Information supplied:

§ §

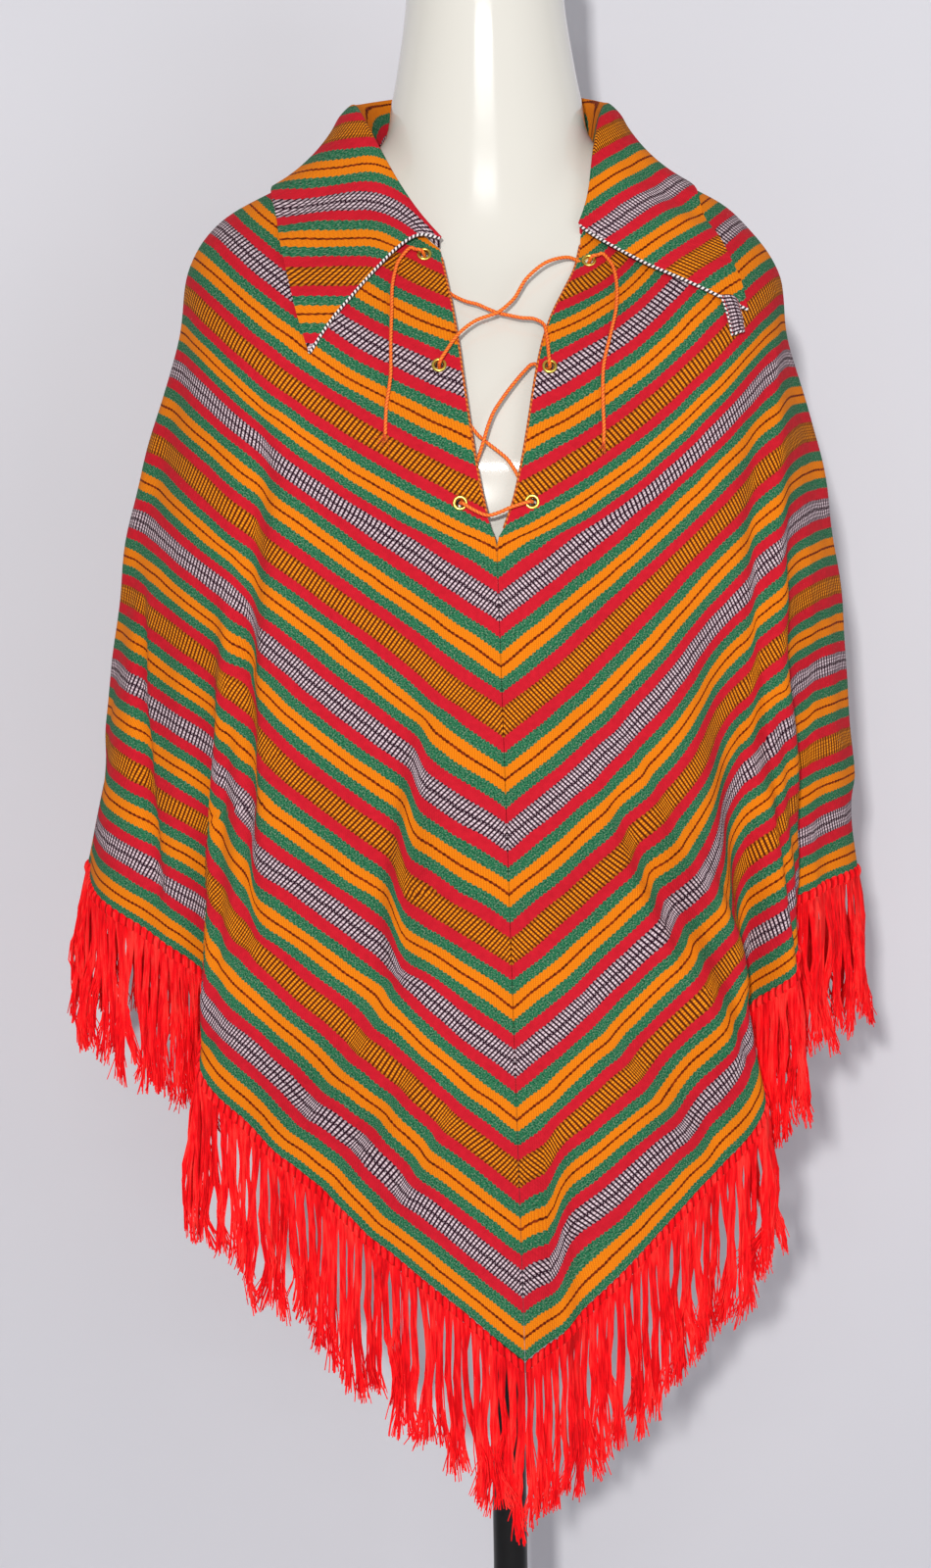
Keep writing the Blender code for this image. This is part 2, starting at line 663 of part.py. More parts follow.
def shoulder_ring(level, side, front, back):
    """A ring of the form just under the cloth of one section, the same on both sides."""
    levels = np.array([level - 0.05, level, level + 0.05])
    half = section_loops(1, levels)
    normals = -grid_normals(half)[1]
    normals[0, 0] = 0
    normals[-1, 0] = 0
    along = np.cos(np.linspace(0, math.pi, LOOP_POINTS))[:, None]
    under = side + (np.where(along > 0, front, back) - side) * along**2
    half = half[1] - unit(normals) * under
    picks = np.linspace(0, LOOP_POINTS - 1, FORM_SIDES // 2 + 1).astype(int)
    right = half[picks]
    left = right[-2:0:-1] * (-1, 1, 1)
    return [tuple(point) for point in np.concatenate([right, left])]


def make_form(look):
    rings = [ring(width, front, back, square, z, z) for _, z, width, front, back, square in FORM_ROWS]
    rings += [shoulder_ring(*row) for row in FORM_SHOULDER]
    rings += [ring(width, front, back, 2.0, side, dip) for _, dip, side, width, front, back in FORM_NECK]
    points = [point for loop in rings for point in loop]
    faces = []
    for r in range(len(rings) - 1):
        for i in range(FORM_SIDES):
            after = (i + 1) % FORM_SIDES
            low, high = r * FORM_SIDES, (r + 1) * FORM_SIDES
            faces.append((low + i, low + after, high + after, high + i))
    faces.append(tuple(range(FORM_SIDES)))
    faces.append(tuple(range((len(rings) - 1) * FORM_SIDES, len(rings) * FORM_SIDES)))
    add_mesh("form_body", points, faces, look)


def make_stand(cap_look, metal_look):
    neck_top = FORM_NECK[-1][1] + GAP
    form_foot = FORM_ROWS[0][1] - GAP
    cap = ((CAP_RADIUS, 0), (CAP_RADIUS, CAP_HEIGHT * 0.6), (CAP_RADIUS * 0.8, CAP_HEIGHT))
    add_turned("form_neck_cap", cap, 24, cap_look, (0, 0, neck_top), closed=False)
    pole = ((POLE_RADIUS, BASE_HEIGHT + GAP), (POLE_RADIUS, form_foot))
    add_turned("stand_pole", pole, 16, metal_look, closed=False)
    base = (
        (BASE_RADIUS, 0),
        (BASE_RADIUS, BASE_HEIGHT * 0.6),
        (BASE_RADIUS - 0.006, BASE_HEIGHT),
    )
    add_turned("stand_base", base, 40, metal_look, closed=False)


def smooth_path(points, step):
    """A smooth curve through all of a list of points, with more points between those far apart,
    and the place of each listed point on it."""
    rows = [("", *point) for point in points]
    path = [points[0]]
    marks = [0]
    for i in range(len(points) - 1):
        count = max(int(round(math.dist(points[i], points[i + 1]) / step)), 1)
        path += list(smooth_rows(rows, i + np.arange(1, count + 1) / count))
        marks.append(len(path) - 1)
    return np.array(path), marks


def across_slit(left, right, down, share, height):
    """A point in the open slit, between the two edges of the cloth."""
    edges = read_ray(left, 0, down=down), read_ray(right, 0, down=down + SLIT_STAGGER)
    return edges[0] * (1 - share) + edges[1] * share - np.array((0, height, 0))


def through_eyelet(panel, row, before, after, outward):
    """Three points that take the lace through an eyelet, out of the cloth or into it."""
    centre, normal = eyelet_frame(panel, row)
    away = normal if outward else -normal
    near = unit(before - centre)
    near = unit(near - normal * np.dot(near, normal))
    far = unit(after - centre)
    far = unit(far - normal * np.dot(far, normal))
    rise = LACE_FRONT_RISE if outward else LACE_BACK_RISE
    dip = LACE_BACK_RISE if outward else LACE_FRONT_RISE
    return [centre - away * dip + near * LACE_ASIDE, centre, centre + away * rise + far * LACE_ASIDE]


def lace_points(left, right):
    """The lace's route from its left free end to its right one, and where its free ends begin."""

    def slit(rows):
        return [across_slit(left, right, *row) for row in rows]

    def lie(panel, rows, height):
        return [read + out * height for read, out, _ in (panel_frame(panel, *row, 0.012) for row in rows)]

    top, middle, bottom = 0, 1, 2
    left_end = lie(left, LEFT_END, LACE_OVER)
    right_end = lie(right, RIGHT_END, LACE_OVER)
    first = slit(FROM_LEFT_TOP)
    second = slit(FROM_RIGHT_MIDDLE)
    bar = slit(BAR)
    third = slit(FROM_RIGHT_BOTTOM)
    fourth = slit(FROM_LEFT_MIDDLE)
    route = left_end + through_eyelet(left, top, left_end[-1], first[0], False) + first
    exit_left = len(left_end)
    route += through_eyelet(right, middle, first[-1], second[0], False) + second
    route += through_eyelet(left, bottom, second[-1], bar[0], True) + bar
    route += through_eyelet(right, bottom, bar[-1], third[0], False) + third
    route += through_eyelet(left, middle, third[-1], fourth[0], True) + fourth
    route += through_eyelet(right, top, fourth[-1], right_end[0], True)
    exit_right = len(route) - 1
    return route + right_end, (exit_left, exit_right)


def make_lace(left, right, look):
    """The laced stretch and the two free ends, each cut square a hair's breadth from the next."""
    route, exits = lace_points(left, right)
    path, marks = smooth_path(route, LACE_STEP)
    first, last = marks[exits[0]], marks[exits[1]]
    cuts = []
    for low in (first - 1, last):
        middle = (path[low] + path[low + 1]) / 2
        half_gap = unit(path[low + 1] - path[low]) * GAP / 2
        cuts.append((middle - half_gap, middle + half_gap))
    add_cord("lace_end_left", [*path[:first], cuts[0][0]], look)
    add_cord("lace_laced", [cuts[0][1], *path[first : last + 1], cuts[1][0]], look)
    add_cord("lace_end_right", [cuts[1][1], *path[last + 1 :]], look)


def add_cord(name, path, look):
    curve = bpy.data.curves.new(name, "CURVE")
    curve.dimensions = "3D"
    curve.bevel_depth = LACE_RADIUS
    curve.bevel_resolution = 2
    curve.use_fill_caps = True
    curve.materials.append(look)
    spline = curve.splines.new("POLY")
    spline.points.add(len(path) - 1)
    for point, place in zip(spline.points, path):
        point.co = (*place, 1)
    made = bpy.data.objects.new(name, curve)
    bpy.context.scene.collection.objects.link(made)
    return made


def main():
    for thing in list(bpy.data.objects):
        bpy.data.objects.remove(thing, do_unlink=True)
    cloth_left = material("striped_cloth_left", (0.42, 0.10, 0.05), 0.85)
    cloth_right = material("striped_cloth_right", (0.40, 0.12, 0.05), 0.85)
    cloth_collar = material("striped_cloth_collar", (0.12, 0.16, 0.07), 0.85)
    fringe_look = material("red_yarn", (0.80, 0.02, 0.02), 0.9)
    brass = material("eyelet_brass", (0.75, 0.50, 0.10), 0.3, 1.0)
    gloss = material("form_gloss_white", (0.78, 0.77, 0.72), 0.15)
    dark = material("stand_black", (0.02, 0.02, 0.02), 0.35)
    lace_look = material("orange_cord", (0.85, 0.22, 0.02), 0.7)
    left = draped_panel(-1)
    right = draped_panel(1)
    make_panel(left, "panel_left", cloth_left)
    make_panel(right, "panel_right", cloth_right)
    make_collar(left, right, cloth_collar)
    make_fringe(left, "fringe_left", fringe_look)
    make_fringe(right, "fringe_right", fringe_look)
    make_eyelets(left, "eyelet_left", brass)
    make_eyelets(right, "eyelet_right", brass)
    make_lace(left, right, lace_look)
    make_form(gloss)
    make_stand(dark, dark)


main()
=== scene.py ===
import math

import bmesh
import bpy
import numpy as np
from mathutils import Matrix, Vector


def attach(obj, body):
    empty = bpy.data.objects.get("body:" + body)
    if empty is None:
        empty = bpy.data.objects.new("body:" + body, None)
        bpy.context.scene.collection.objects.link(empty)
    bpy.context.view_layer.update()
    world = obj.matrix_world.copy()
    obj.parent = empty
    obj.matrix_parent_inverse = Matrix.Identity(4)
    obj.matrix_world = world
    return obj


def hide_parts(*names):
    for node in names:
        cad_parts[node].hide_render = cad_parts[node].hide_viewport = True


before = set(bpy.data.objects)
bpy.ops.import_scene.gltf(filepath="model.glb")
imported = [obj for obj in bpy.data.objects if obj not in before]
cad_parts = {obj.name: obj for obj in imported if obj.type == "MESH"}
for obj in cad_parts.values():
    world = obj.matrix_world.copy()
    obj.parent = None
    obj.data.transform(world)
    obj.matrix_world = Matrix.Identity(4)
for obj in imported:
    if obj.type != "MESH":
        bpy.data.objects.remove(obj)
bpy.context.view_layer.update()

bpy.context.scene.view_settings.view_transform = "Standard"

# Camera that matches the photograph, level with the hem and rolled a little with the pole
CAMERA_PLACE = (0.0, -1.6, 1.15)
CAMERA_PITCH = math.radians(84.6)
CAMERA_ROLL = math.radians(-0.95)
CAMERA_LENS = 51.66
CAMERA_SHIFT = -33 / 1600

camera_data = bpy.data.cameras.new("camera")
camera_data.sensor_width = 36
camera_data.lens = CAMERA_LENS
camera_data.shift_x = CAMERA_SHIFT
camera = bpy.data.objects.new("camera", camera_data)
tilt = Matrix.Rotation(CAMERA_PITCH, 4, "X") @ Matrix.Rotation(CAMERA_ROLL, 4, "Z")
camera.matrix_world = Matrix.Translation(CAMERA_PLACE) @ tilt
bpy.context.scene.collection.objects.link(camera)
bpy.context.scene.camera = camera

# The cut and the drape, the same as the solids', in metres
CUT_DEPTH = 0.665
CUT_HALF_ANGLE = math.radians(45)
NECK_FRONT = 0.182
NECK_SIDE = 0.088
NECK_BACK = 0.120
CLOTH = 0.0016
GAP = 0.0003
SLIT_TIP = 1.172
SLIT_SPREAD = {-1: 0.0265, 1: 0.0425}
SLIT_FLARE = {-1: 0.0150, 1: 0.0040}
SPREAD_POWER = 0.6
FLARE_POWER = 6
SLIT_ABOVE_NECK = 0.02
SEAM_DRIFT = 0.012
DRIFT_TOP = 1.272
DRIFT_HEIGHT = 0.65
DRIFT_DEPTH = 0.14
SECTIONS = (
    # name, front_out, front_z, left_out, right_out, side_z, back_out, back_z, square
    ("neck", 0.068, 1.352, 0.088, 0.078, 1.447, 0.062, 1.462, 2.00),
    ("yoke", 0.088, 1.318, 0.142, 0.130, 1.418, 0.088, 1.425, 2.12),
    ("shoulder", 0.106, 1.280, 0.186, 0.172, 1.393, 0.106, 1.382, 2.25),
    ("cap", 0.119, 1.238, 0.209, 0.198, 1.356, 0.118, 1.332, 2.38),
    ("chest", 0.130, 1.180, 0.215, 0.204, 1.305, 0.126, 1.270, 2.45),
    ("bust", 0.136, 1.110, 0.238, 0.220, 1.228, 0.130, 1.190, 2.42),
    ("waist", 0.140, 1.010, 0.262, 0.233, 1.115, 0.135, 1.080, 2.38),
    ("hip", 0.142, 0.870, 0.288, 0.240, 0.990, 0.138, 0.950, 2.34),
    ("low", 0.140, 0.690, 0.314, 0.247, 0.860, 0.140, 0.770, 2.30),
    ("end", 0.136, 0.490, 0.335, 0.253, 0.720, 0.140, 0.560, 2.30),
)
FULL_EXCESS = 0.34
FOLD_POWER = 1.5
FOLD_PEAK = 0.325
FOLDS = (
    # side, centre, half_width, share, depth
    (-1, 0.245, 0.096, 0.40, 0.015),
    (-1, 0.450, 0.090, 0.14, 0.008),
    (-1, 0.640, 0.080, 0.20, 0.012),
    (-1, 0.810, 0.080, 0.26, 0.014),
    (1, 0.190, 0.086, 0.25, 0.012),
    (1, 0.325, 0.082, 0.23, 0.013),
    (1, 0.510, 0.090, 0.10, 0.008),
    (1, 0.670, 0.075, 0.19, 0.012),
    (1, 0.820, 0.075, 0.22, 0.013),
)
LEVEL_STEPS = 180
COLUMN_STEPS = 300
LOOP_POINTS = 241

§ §

Given problem: Extract verbatim only those lines that run from the line with "right = draped_panel(1)" to the line with "before = set(bpy.data.objects)", inclusive.

Response below:
    right = draped_panel(1)
    make_panel(left, "panel_left", cloth_left)
    make_panel(right, "panel_right", cloth_right)
    make_collar(left, right, cloth_collar)
    make_fringe(left, "fringe_left", fringe_look)
    make_fringe(right, "fringe_right", fringe_look)
    make_eyelets(left, "eyelet_left", brass)
    make_eyelets(right, "eyelet_right", brass)
    make_lace(left, right, lace_look)
    make_form(gloss)
    make_stand(dark, dark)


main()
=== scene.py ===
import math

import bmesh
import bpy
import numpy as np
from mathutils import Matrix, Vector


def attach(obj, body):
    empty = bpy.data.objects.get("body:" + body)
    if empty is None:
        empty = bpy.data.objects.new("body:" + body, None)
        bpy.context.scene.collection.objects.link(empty)
    bpy.context.view_layer.update()
    world = obj.matrix_world.copy()
    obj.parent = empty
    obj.matrix_parent_inverse = Matrix.Identity(4)
    obj.matrix_world = world
    return obj


def hide_parts(*names):
    for node in names:
        cad_parts[node].hide_render = cad_parts[node].hide_viewport = True


before = set(bpy.data.objects)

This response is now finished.